Theatre / Performance Art
Review: Queen C**t: Sacred or Profane?, Cube
“We are all mad,” says Frida Kahlo in this consistently hilarious, itchily uncategorisable creative adventure from Bristol duo Deborah Antoinette and China Blue Fish. “We have an unconscious part the patriarchy wants to suppress … the un-cunt-trollable.”
Kahlo is just one of a deranged riot of characters to appear in this 90-minute blend of sketch comedy, manifesto and group consciousness workshop, which sent the audience off into the snow with fire in their bellies and a new way of looking at one of society’s last taboo words.
Joining her on stage were a nightmarishly erotic Theresa May, who smeared herself in oil and humped the crowd as she extolled the virtues of fracking; a frazzled, gin-swigging Virgin Mary; and Mike Buchanan, head of the men’s rights party Justice for Men and Boys, here brought to monstrous life as a beer-belly-waggling, woman-loathing blowhard.
is needed now More than ever
But the real star of the show is an enormous, well, cunt, which hangs at the back of the stage, parting, spurting and dispensing bouts of hedonistic wisdom in the person of Big Clit – played with delicious, devilish sensuality by Naomi Smyth, who at one point had us tonguing the air en masse.
In a nod to the first post-Weinstein Oscars, there’s a weepy acceptance speech from a woman who wants to thank her vagina, for everything really – and delivers a pointed flash of anger at her rapist. Meanwhile the Virgin Mary sketch – in which the Mother of God breaks ranks to complain about the Redeemer’s breastfeeding timetable, come out as queer and launch into Madonna karaoke – raises the question of whether sexual violence is built into the Bible myth. How much was Mary consulted on the Immaculate Conception? “I’m not a statue or an idol, I’m a woman,” she spits. “And I’m definitely not a fucking virgin.”
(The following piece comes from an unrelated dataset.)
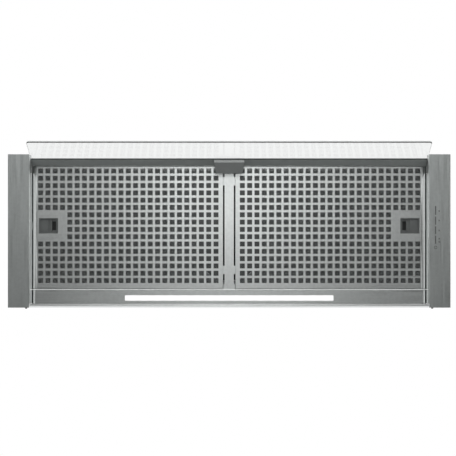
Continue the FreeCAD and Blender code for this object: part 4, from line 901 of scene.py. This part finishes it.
# %% Fold the frame
def frame_section():
    """Points of the section as (share of the fold's width, extra inset, height)."""
    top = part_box("filter_frame_right")[1].z / MM
    lip, steps = 8.0, 5
    angles = [math.radians(90 * i / steps) for i in range(steps + 1)]
    outer = [(1 - math.sin(a), 0.0, UNDERSIDE + FOLD_HEIGHT * (1 - math.cos(a))) for a in angles]
    inner = [(1 - math.sin(a), SHEET * math.sin(a),
              UNDERSIDE + FOLD_HEIGHT - (FOLD_HEIGHT - SHEET) * math.cos(a)) for a in angles[::-1]]
    return (outer + [(0.0, 0.0, top), (0.0, lip, top), (0.0, lip, top - SHEET),
                     (0.0, SHEET, top - SHEET)] + inner)


def ring_points(share, extra, corner_steps=4):
    """One closed loop round the filter's outline for one point of the section."""
    points = []
    for x_edge, x_way, x_fold, y_edge, y_way, y_fold, start in (
            (filter_high.x + BULGE, -1, FOLD_OUTER, filter_low.y, 1, FOLD_FRONT, 270),
            (filter_high.x + BULGE, -1, FOLD_OUTER, filter_high.y, -1, FOLD_REAR, 0),
            (filter_low.x, 1, FOLD_INNER, filter_high.y, -1, FOLD_REAR, 90),
            (filter_low.x, 1, FOLD_INNER, filter_low.y, 1, FOLD_FRONT, 180)):
        x_in, y_in = share * x_fold + extra, share * y_fold + extra
        cx = x_edge + x_way * max(x_in, x_fold)
        cy = y_edge + y_way * max(y_in, y_fold)
        rx, ry = max(x_fold - x_in, 0.0), max(y_fold - y_in, 0.0)
        for i in range(corner_steps + 1):
            turn = math.radians(start + 90 * i / corner_steps)
            points.append((cx + rx * math.cos(turn), cy + ry * math.sin(turn)))
    return points


def folded_frame(sign):
    bm = bmesh.new()
    loft(bm, [[bm.verts.new((sign * x * MM, y * MM, height * MM))
               for x, y in ring_points(share, extra)]
              for share, extra, height in frame_section()], endless=True)
    bmesh.ops.dissolve_degenerate(bm, dist=1e-7, edges=bm.edges)
    return bm


HOOK_TIP_X = 7.2                   # how near the hooks come to the middle
HOOK_MIDDLES = (-100.8, 79.1)
HOOK_WIDTH = 17.0
HOOK_UNDER, HOOK_TOP = 0.4, 1.6


def add_hooks(bm, sign):
    """Two flat hooks that reach through the windows of the mullion."""
    low, high = sorted((sign * HOOK_TIP_X, sign * (filter_low.x + FOLD_INNER)))
    for middle in HOOK_MIDDLES:
        add_box(bm, (low, middle - HOOK_WIDTH / 2, HOOK_UNDER),
                (high, middle + HOOK_WIDTH / 2, HOOK_TOP))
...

If the political barbs make it sound like a lecture, it isn’t in the slightest. Like their surrealist counterparts The Mighty Boosh, Antoinette and Fish are gifted performers who have the knack of taking the audience along for the ride, even when we’re not sure where they’re going or which sacred cows are going to be eviscerated next. Along with stage manager Maeve Bell – who combines her duties with a brilliantly goofy turn as Little Clit, played as if her body is one big nerve-ending – the duo have a background in physical theatre, and have the audience roaring as Buchanan and his sidekick writhe on the floor in their attempts to say the hated word ‘feminist’.

All pics: Tilly May Photography
After a late start due to the snow, this Saturday matinee performance suffered a few technical glitches, which Bell bluffed her way through admirably. One or two sketches didn’t quite hit home. Though I’ll never see Theresa May in the same way again, her segment felt less developed and might have brought in how political women from Thatcher to Clinton are forced to desex to win respect. Burt the Drag King – his vision of a gay Jesus sheathing the 5,000 notwithstanding – lacked the focused, festering awfulness of the men’s rights pair.
But a little bumpiness is perhaps inevitable in a show that feels so richly topical, so multi-directional and so alive – and which in any case was more than rescued towards the end by a pair of depraved grannies who enlisted audience members to enact scenes showing ‘the meaning of true love’, as found on Google (one involved a horse).
There aren’t many places you can go after that, which is exactly how you sense this duo like it. They bring their boundary-obliterating ride to a close with a chorus of ‘the patriarchy is dead … cunt, freedom, liberty’, sung from hymn (‘or her’) sheets placed beneath our seats. “That was fucking banging,” I heard somebody say. You can’t help feeling Big Clit would agree.
Queen C**t: Sacred or Profane? Cube, Bristol, Sat, March 3.